> _Directions_: Identify each line containing the word "this" and copy it.

> _Records supplied_:
— START —

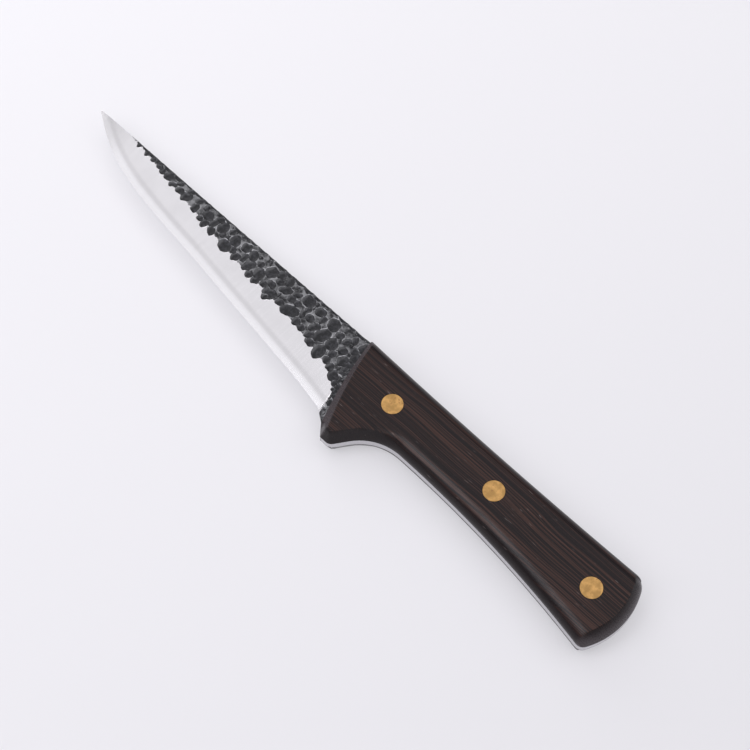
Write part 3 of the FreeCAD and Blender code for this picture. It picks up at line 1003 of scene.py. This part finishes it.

— END —
— START —

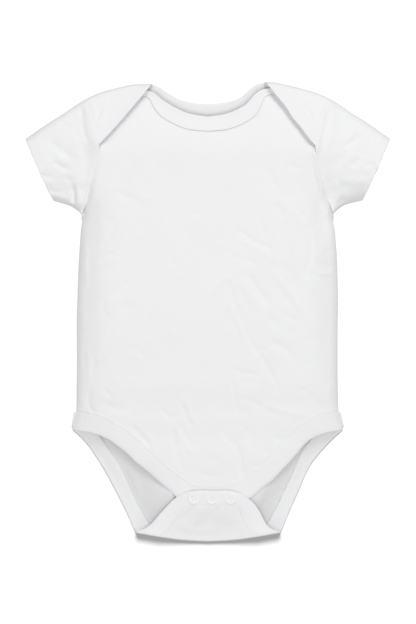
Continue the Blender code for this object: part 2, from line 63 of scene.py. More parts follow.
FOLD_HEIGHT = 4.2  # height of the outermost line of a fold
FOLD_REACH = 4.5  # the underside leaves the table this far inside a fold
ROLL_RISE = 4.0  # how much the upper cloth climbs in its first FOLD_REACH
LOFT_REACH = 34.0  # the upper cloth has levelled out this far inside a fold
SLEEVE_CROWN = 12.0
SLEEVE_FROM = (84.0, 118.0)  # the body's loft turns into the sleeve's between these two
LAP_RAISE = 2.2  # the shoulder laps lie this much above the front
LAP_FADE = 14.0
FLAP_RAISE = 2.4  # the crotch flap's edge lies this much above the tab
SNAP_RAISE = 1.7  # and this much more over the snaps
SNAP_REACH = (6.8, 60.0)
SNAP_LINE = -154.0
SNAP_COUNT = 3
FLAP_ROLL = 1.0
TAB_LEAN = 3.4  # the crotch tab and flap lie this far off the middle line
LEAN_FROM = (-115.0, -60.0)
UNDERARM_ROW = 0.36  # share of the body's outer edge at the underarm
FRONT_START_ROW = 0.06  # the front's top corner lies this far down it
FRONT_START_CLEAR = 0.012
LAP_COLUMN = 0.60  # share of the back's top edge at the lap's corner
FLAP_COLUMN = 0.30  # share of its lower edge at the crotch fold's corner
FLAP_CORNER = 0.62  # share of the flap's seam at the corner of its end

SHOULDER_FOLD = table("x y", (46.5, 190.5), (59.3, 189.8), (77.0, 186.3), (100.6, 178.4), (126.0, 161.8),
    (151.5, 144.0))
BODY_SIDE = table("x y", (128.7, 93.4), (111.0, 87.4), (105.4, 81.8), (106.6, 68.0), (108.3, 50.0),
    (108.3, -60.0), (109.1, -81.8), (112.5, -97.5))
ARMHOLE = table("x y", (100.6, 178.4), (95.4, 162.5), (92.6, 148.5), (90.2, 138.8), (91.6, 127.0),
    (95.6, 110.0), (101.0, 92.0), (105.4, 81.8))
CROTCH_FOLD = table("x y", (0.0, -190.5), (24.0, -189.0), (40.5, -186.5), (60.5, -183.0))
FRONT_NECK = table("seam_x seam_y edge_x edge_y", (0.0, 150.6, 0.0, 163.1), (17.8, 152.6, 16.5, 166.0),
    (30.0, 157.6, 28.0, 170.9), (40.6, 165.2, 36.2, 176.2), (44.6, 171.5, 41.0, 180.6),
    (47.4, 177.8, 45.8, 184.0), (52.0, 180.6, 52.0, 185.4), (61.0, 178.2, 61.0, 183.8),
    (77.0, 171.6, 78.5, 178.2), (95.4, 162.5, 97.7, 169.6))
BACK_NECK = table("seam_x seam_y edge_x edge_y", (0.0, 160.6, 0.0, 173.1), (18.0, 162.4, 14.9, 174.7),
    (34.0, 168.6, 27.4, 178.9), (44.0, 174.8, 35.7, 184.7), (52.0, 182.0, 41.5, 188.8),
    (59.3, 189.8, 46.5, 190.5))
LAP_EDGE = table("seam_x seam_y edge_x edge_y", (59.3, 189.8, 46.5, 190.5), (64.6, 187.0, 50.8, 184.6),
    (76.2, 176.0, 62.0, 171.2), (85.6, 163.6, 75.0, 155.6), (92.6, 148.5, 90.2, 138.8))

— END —

> _Task answer_:
Write part 3 of the FreeCAD and Blender code for this picture. It picks up at line 1003 of scene.py. This part finishes it.
Continue the Blender code for this object: part 2, from line 63 of scene.py. More parts follow.
FOLD_REACH = 4.5  # the underside leaves the table this far inside a fold
LOFT_REACH = 34.0  # the upper cloth has levelled out this far inside a fold
LAP_RAISE = 2.2  # the shoulder laps lie this much above the front
FLAP_RAISE = 2.4  # the crotch flap's edge lies this much above the tab
SNAP_RAISE = 1.7  # and this much more over the snaps
TAB_LEAN = 3.4  # the crotch tab and flap lie this far off the middle line
FRONT_START_ROW = 0.06  # the front's top corner lies this far down it